↓↓↓

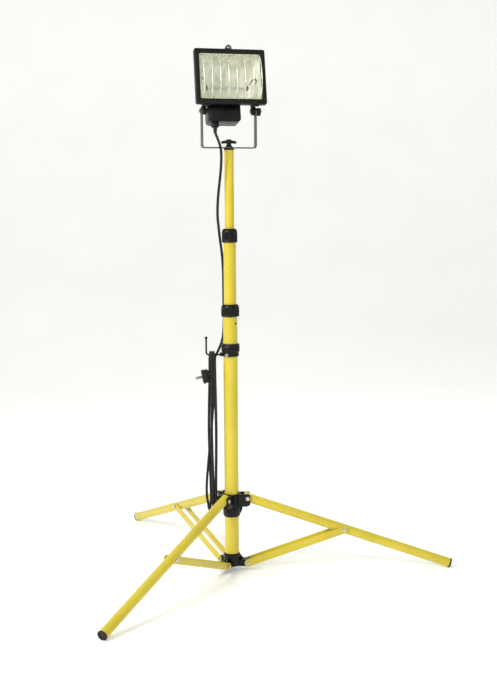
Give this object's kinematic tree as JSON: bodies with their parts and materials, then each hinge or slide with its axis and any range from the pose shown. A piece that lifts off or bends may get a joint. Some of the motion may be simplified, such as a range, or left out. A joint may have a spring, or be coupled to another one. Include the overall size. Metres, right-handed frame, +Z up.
{
  "type": "work light",
  "caption": "Halogen floodlight on a telescopic mast with three folding braced legs, a steel yoke, a hook for its coiled mains cord and a wire guard over the glass",
  "frame": {"origin": "on the floor, under the middle of the lamp's box measured without its cord", "axes": "+Z up, the beam points towards -Y and a little to +X, the right leg lies along +X"},
  "size_m": [0.906, 1.0432, 1.3938],
  "materials": {
    "yellow_enamel": "gloss powder coat",
    "black_plastic": "moulded nylon",
    "black_casting": "textured black powder coat",
    "zinc_steel": "zinc plated",
    "bright_wire": "bright zinc wire",
    "hammered_aluminium": "hammered reflector sheet",
    "toughened_glass": "clear",
    "quartz": "clear quartz",
    "ceramic": "steatite",
    "black_rubber": "cord rubber",
    "nickel": "nickel plated brass"
  },
  "bodies": {
    "mast_base": {"outer_tube": "yellow_enamel", "spreader_hub": "black_plastic", "hook_band": "black_plastic", "hook_band_screw": "zinc_steel", "cable_hook": "black_plastic", "cord_hank": "black_rubber", "cord_drop": "black_rubber", "plug_body": "black_rubber", "plug_pin_front": "nickel", "plug_pin_back": "nickel", "spreader_bolt_1": "zinc_steel", "spreader_bolt_2": "zinc_steel", "spreader_bolt_3": "zinc_steel"},
    "sliding_hub": {"sliding_hub": "black_plastic", "hub_bolt_1": "zinc_steel", "hub_bolt_2": "zinc_steel", "hub_bolt_3": "zinc_steel"},
    "hub_clamp_knob": {"hub_clamp_knob": "black_plastic"},
    "lower_collar": {"lower_collar": "black_plastic"},
    "upper_collar": {"upper_collar": "black_plastic"},
    "middle_mast": {"middle_tube": "yellow_enamel", "middle_bush": "black_plastic"},
    "top_mast": {"top_tube": "yellow_enamel", "top_bush": "black_plastic", "top_plug": "black_plastic"},
    "yoke_knob": {"yoke_knob": "black_plastic"},
    "yoke": {"yoke": "zinc_steel"},
    "tilt_knob": {"tilt_knob": "black_plastic"},
    "head": {"housing": "black_casting", "reflector": "hammered_aluminium", "halogen_lamp": "quartz", "lampholder_left": "ceramic", "lampholder_right": "ceramic", "terminal_box": "black_plastic", "terminal_cover": "black_plastic", "terminal_block": "ceramic", "cable_gland": "black_plastic", "gland_nut": "black_plastic", "tilt_stud": "zinc_steel", "tilt_bolt": "zinc_steel"},
    "front_frame": {"bezel": "black_casting", "front_glass": "toughened_glass", "glass_seal": "black_rubber", "wire_guard": "bright_wire", "bezel_screw": "zinc_steel"},
    "brace_1": {"brace_bar_1_a": "yellow_enamel", "brace_bar_1_b": "yellow_enamel", "leg_bolt_1": "zinc_steel"},
    "leg_1": {"leg_tube_1": "yellow_enamel", "foot_plug_1": "black_plastic"},
    "brace_2": {"brace_bar_2_a": "yellow_enamel", "brace_bar_2_b": "yellow_enamel", "leg_bolt_2": "zinc_steel"},
    "leg_2": {"leg_tube_2": "yellow_enamel", "foot_plug_2": "black_plastic"},
    "brace_3": {"brace_bar_3_a": "yellow_enamel", "brace_bar_3_b": "yellow_enamel", "leg_bolt_3": "zinc_steel"},
    "leg_3": {"leg_tube_3": "yellow_enamel", "foot_plug_3": "black_plastic"}
  },
  "joints": [
    {"name": "leg_fold", "type": "hinge", "parent": "mast_base", "child": "brace_1", "pos_m": [-0.1019, 0, 0.02165], "axis": [0, -1, 0], "range_deg": [0, 66]},
    {"name": "leg_1_on_brace", "type": "hinge", "parent": "brace_1", "child": "leg_1", "pos_m": [0.15832, 0, 0.11059], "axis": [0, -1, 0], "range_deg": [-132, 0]},
    {"name": "brace_2_fold", "type": "hinge", "parent": "mast_base", "child": "brace_2", "pos_m": [-0.1664, 0.03724, 0.02165], "axis": [0.866, 0.5, 0], "range_deg": [0, 66]},
    {"name": "leg_2_on_brace", "type": "hinge", "parent": "brace_2", "child": "leg_2", "pos_m": [-0.29651, 0.2626, 0.11059], "axis": [0.866, 0.5, 0], "range_deg": [-132, 0]},
    {"name": "brace_3_fold", "type": "hinge", "parent": "mast_base", "child": "brace_3", "pos_m": [-0.1664, -0.03724, 0.02165], "axis": [-0.866, 0.5, 0], "range_deg": [0, 66]},
    {"name": "leg_3_on_brace", "type": "hinge", "parent": "brace_3", "child": "leg_3", "pos_m": [-0.29651, -0.2626, 0.11059], "axis": [-0.866, 0.5, 0], "range_deg": [-132, 0]},
    {"name": "hub_on_leg_1", "type": "hinge", "parent": "leg_1", "child": "sliding_hub", "pos_m": [-0.1019, 0, 0.19953], "axis": [0, -1, 0], "range_deg": [0, 66]},
    {"name": "hub_clamp_turn", "type": "hinge", "parent": "sliding_hub", "child": "hub_clamp_knob", "pos_m": [-0.1299, 0.02598, 0.18053], "axis": [0.5, 0.866, 0], "range_deg": [0, 180]},
    {"name": "lower_collar_twist", "type": "hinge", "parent": "mast_base", "child": "lower_collar", "pos_m": [-0.1449, 0, 0.706], "axis": [0, 0, 1], "range_deg": [0, 120]},
    {"name": "middle_mast_slide", "type": "slide", "parent": "mast_base", "child": "middle_mast", "axis": [0, 0, 1], "range_m": [-0.16, 0.3], "deforming": ["cord_drop"]},
    {"name": "upper_collar_twist", "type": "hinge", "parent": "middle_mast", "child": "upper_collar", "pos_m": [-0.1449, 0, 0.903], "axis": [0, 0, 1], "range_deg": [0, 120]},
    {"name": "top_mast_slide", "type": "slide", "parent": "middle_mast", "child": "top_mast", "axis": [0, 0, 1], "range_m": [-0.2, 0.26], "deforming": ["cord_drop"]},
    {"name": "yoke_knob_turn", "type": "hinge", "parent": "top_mast", "child": "yoke_knob", "pos_m": [-0.1449, 0, 1.141], "axis": [0, 0, 1], "range_deg": [0, 180]},
    {"name": "yoke_swivel", "type": "hinge", "parent": "top_mast", "child": "yoke", "pos_m": [-0.1449, 0, 1.131], "axis": [0, 0, 1], "range_deg": [-90, 90], "deforming": ["cord_drop"]},
    {"name": "head_tilt", "type": "hinge", "parent": "yoke", "child": "head", "pos_m": [-0.1449, 0, 1.225], "axis": [0.9744, 0.225, 0], "range_deg": [-70, 60], "deforming": ["cord_drop"]},
    {"name": "tilt_knob_turn", "type": "hinge", "parent": "head", "child": "tilt_knob", "pos_m": [-0.06695, 0.018, 1.225], "axis": [0.9744, 0.225, 0], "range_deg": [0, 180]},
    {"name": "front_frame_hinge", "type": "hinge", "parent": "head", "child": "front_frame", "pos_m": [-0.13861, -0.02725, 1.23757], "axis": [0.9744, 0.225, 0], "range_deg": [0, 60]}
  ],
  "couplings": [
    {"joint": "leg_1_on_brace", "follows": "leg_fold", "ratio": -2},
    {"joint": "brace_2_fold", "follows": "leg_fold", "ratio": 1},
    {"joint": "leg_2_on_brace", "follows": "leg_fold", "ratio": -2},
    {"joint": "brace_3_fold", "follows": "leg_fold", "ratio": 1},
    {"joint": "leg_3_on_brace", "follows": "leg_fold", "ratio": -2},
    {"joint": "hub_on_leg_1", "follows": "leg_fold", "ratio": 1}
  ]
}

↑↑↑

**Task details**
Report all lines of the data that include the word "materials".

**Answer for the task**
Give this object's kinematic tree as JSON: bodies with their parts and materials, then each hinge or slide with its axis and any range from the pose shown. A piece that lifts off or bends may get a joint. Some of the motion may be simplified, such as a range, or left out. A joint may have a spring, or be coupled to another one. Include the overall size. Metres, right-handed frame, +Z up.
  "materials": {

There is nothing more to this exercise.